**Prompt:**
Gather, from the listing beneath this task, every line holding the string "with".

— start of Recorded data —

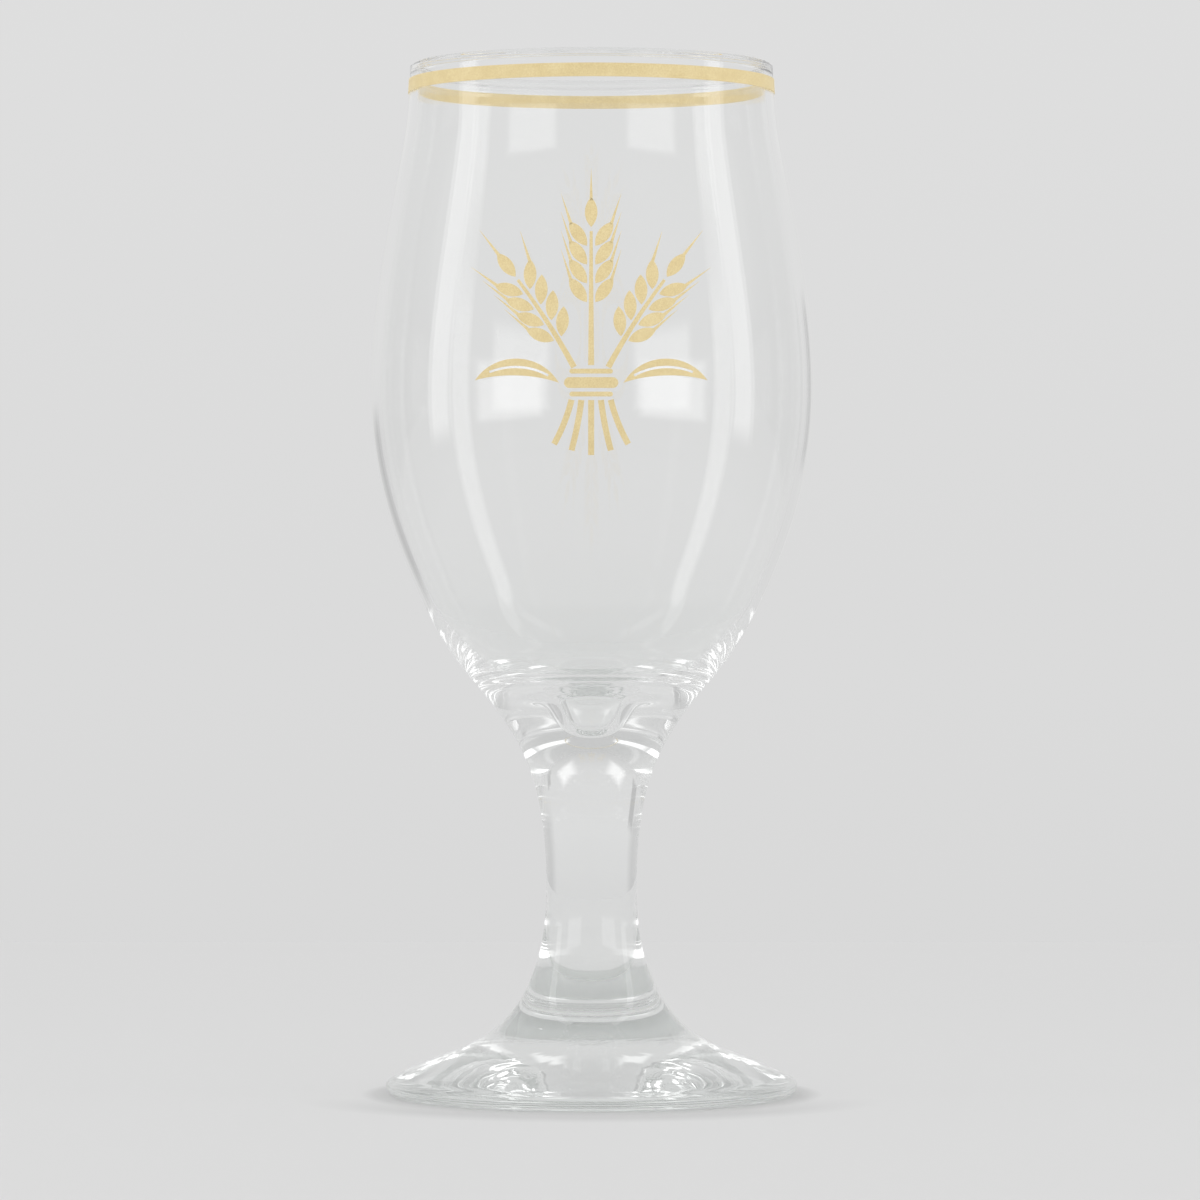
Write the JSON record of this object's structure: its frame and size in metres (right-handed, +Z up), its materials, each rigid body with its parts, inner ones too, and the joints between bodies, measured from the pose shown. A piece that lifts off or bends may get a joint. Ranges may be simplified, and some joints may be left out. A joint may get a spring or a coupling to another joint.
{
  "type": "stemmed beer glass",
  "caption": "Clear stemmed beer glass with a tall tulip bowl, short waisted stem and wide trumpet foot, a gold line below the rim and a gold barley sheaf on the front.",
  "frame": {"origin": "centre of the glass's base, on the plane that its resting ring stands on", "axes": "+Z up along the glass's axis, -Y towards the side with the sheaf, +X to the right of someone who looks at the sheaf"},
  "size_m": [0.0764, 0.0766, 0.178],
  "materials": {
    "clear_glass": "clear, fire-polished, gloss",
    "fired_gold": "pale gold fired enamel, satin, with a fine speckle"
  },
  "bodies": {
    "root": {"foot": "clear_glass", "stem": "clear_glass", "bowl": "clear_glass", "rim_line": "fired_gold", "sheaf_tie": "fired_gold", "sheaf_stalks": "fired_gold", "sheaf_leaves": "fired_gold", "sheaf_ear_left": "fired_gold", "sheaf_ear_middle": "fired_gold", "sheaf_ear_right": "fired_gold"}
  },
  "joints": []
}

— end of Recorded data —

**Reply to the exercise:**
Write the JSON record of this object's structure: its frame and size in metres (right-handed, +Z up), its materials, each rigid body with its parts, inner ones too, and the joints between bodies, measured from the pose shown. A piece that lifts off or bends may get a joint. Ranges may be simplified, and some joints may be left out. A joint may get a spring or a coupling to another joint.
  "caption": "Clear stemmed beer glass with a tall tulip bowl, short waisted stem and wide trumpet foot, a gold line below the rim and a gold barley sheaf on the front.",
  "frame": {"origin": "centre of the glass's base, on the plane that its resting ring stands on", "axes": "+Z up along the glass's axis, -Y towards the side with the sheaf, +X to the right of someone who looks at the sheaf"},
    "fired_gold": "pale gold fired enamel, satin, with a fine speckle"